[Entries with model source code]
::::::::::

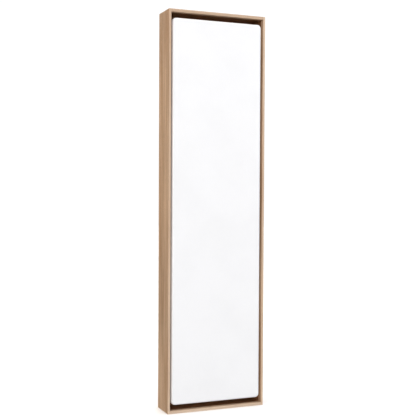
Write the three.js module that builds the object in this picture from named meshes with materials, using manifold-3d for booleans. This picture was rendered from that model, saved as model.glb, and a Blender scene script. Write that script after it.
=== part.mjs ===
// A stretched canvas, 12 by 48 inches and 3 inches deep, floating in an L-section wooden frame.
// Millimetres, +Z up. The front looks along -Y. The origin is the middle of the frame's bottom face.
import * as THREE from "three";
import { mergeVertices } from "three/addons/utils/BufferGeometryUtils.js";
import Module from "manifold-3d";

const wasm = await Module();
wasm.setup();

// ---- driving dimensions ----
const CANVAS_WIDTH = 304.8;
const CANVAS_HEIGHT = 1219.2;
const CANVAS_DEPTH = 76.2;
// The two stiles are the frame's upright sides, and the two rails its top and bottom.
const FACE = { stile: 7, rail: 9 }; // thickness of the outer wall, seen from the front
const GAP = { stile: 6.35, rail: 17.5 }; // shadow gap between that wall and the canvas
const LEDGE_OVERLAP = 19.5; // width of the frame's back ledge behind the canvas
const LEDGE_DEPTH = 18;
const SETBACK = 1.5; // the canvas face lies this far behind the frame's front edge
const FIT = 0.3; // clearance between pieces that rest on each other
const SEAM = 0.15; // clearance at a glued joint

const CLOTH = 0.8;
const CLOTH_EDGE = 3; // radius where the cloth turns from the face to the sides
const CLOTH_BACK_EDGE = 1;
const CORNER_RADIUS = 12; // of the canvas's four corners, seen from the front
const FLAP = 32; // cloth turned over onto the back of the stretcher bars

const BAR_WIDTH = 38;
const BEAD = { width: 6, height: 4 }; // raised bead that lifts the cloth off the bar's face
const BAR_EASE = 1.9; // chamfer on the bar's outer front edge

const TONGUE_Y = [-24, -14]; // depth range of the tongues in the stretcher's corners
const TONGUE_MARGIN = 5; // wood left outside a tongue's slot
const TONGUE_ROOT = 12;

const KEY_THICK = 4.5;
const KEY_REACH = { inside: 14, outside: 16 }; // length in its slot and length that shows
const KEY_WIDTH = { tip: 11, end: 18 };
const KEY_LEVELS = [15.5, 7.5]; // depth of the keys' middle planes at a bar's two ends
const KEY_PLAY = 0.4;

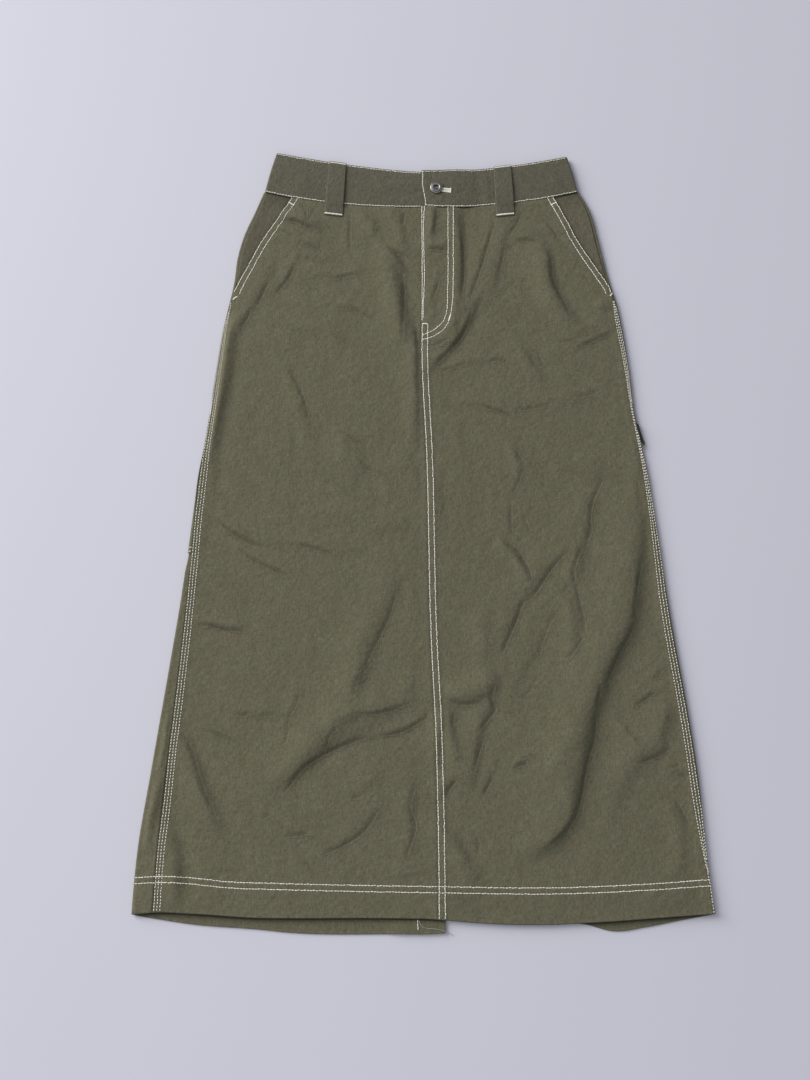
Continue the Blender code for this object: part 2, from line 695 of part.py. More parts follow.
def jeans_button(name, material):
    """The button: a turned ring with a hollow middle, as a profile round its own axis."""
    radius = BUTTON_DIAMETER / 2 * MM
    height = BUTTON_HEIGHT * MM
    profile = (
        (0.0, 0.62 * height),
        (0.26 * radius, 0.62 * height),
        (0.34 * radius, 0.92 * height),
        (0.50 * radius, height),
        (0.78 * radius, 0.92 * height),
        (0.95 * radius, 0.66 * height),
        (radius, 0.36 * height),
        (0.94 * radius, 0.08 * height),
        (0.80 * radius, 0.0),
        (0.0, 0.0),
    )
    mesh = bpy.data.meshes.new(name)
    edges = [(i, i + 1) for i in range(len(profile) - 1)]
    mesh.from_pydata([(x, 0.0, z) for x, z in profile], edges, [])
    button = new_object(name, mesh, material)
    floor = band_top_height(RIGHT, BUTTON_X) + SEAM_GAP
    button.location = (BUTTON_X * MM, BUTTON_Y * MM, floor * MM)
    screw = button.modifiers.new("Turn", "SCREW")
    screw.steps = screw.render_steps = 28
    screw.use_merge_vertices = True
    screw.merge_threshold = 0.00005
    screw.use_smooth_shade = True
    return button


def clear_scene():
    """Removes what the scene holds."""
    for thing in list(bpy.data.objects):
        bpy.data.objects.remove(thing, do_unlink=True)


def build():
    """Makes every piece of the skirt."""
    twill = (0.115, 0.105, 0.068)
    cloths = {
        name: new_material(name, tuple(value * shade for value in twill), 0.92)
        for name, shade in (
            ("front_twill", 1.0), ("back_twill", 0.9), ("band_twill", 1.06),
            ("pocket_twill", 0.96), ("strap_twill", 1.1),
        )
    }
    metal = new_material("dark_metal", (0.28, 0.27, 0.25), 0.35, 1.0)
    tape = new_material("zip_tape", (0.07, 0.065, 0.045), 0.85)

    front_panel("front_right", LEFT, cloths["front_twill"])
    front_panel("front_left", RIGHT, cloths["front_twill"])
    back_panel("back_right", LEFT, cloths["back_twill"])
    back_panel("back_left", RIGHT, cloths["back_twill"])
    hip_pocket("hip_pocket_right", LEFT, cloths["pocket_twill"])
    hip_pocket("hip_pocket_left", RIGHT, cloths["pocket_twill"])
    fly_zip("fly_zip", tape)
    waistband("waistband_right", LEFT, cloths["band_twill"])
    waistband("waistband_left", RIGHT, cloths["band_twill"])
    front_loop("belt_loop_front_right", LEFT, -101.0, -104.5, cloths["strap_twill"])
    front_loop("belt_loop_front_left", RIGHT, 96.5, 101.2, cloths["strap_twill"])
    back_loop("belt_loop_back_right", -128.0, cloths["strap_twill"])
    back_loop("belt_loop_back_centre", CENTRE_BACK_X, cloths["strap_twill"])
    back_loop("belt_loop_back_left", 118.0, cloths["strap_twill"])
    tool_pocket("tool_pocket", cloths["pocket_twill"])
    hammer_loop("hammer_loop", cloths["strap_twill"])
    jeans_button("button", metal)


clear_scene()
skirt = bpy.data.collections.new("cargo_utility_skirt")
bpy.context.scene.collection.children.link(skirt)
build()
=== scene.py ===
"""The dressed model of a long carpenter skirt in washed olive twill, laid flat with its front up.

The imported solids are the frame. Every cloth piece here is a thin shell on its solid's form: a grid of
points worked out with numpy from the tables below, in millimetres, with the creases of the laid cloth,
its sewn seams and its rows of contrast thread. +X is the wearer's left, +Y runs up to the waist and
+Z comes up off the ground at z = 0.
"""

from __future__ import annotations

import logging
import math
from dataclasses import dataclass, field
from enum import Enum
from typing import Callable, NamedTuple, Optional, Sequence

import bpy
import numpy as np
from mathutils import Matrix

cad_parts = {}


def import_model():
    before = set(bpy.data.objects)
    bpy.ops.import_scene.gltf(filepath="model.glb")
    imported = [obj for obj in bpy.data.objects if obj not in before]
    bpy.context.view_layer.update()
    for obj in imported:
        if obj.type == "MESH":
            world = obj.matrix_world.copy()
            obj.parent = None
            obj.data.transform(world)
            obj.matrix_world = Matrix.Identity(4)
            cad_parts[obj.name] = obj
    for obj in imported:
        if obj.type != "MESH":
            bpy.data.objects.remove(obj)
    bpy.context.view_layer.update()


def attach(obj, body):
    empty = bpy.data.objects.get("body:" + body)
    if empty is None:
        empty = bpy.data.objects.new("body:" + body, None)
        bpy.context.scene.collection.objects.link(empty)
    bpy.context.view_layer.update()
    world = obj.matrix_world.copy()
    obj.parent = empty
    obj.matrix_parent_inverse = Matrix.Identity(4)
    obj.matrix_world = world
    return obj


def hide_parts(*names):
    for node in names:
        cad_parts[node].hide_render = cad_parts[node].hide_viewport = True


LOG = logging.getLogger("skirt")
Array = np.ndarray
MM = 0.001
Colour = tuple[float, float, float]
Socket = bpy.types.NodeSocket
Material = bpy.types.Material
Mesh = bpy.types.Mesh
Piece = bpy.types.Object


class Side(Enum):
    """The wearer's two sides, with the sign of X on each."""

    RIGHT = -1
    LEFT = 1

    @property
    def word(self) -> str:
        """The side's name in lower case."""
        return self.name.lower()


# ---------------------------------------------------------------------------------- the cut and lie


def table(kind: type, rows: Sequence[Sequence[float]]) -> tuple:
    """Rows of numbers as records with named columns."""
    return tuple(kind(*row) for row in rows)


def lined(kind: type, rows: Sequence[Sequence[float]]) -> tuple:
    """Records that end in a line, from rows of their other columns and then x and y of each point."""
    first = len(kind._fields) - 1
    return tuple(kind(*row[:first], tuple(zip(row[first::2], row[first + 1::2]))) for row in rows)


class Station(NamedTuple):
    """The outline of the laid skirt at one height: side folds, side seams and heights on top."""

    y: float
    right: float
    left: float
    right_seam: float
    left_seam: float
    base: float
    right_top: float
    left_top: float


STATIONS = table(Station, (
    (410, -189.6, 189.8, 3.5, 3.5, 7.0, 7.0, 7.0),
    (380, -201.3, 204.4, 3.5, 3.5, 7.0, 7.0, 7.0),
    (350, -213.6, 211.6, 3.5, 3.5, 7.0, 6.9, 6.9),
    (320, -221.2, 218.0, 3.5, 3.4, 6.8, 6.6, 6.6),
    (290, -224.4, 225.0, 3.4, 3.0, 6.3, 6.1, 6.1),
    (265, -229.0, 231.9, 2.4, 2.6, 6.0, 5.5, 5.6),
    (230, -236.0, 238.3, 1.6, 2.4, 5.6, 4.9, 5.2),
    (180, -242.6, 244.4, 1.5, 1.8, 5.4, 4.9, 5.2),
    (130, -248.2, 248.6, 1.5, 1.6, 5.3, 5.0, 5.3),
    (90, -253.3, 255.0, 1.6, 1.5, 5.2, 5.0, 5.4),
    (50, -259.8, 261.9, 2.0, 1.5, 5.1, 5.0, 5.4),
    (20, -262.6, 265.7, 2.4, 1.5, 5.0, 5.0, 5.3),
    (-35, -267.9, 272.1, 4.4, 1.6, 5.0, 5.0, 5.4),
    (-90, -273.9, 277.9, 6.9, 1.8, 5.0, 5.0, 5.5),
    (-150, -281.8, 285.7, 10.4, 2.0, 5.0, 5.0, 5.7),
    (-220, -291.4, 295.4, 14.0, 2.0, 5.0, 5.0, 5.9),
    (-290, -301.0, 303.4, 18.0, 1.8, 5.1, 5.0, 6.0),
    (-370, -311.6, 308.6, 22.5, 1.4, 5.3, 5.1, 6.1),
    (-405, -313.9, 311.3, 23.2, 1.2, 6.2, 5.3, 6.3),
    (-440, -315.3, 315.0, 23.4, 1.2, 6.2, 5.4, 6.4),
))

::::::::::

- [Exercise directions]
Repeat exactly the lines from the first line of the records above through the line containing "wasm.setup();", both included, and nothing else.

- [Result below]
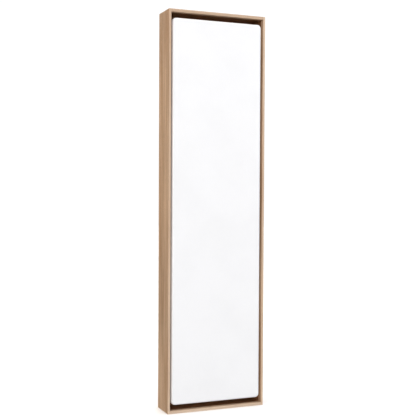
Write the three.js module that builds the object in this picture from named meshes with materials, using manifold-3d for booleans. This picture was rendered from that model, saved as model.glb, and a Blender scene script. Write that script after it.
=== part.mjs ===
// A stretched canvas, 12 by 48 inches and 3 inches deep, floating in an L-section wooden frame.
// Millimetres, +Z up. The front looks along -Y. The origin is the middle of the frame's bottom face.
import * as THREE from "three";
import { mergeVertices } from "three/addons/utils/BufferGeometryUtils.js";
import Module from "manifold-3d";

const wasm = await Module();
wasm.setup();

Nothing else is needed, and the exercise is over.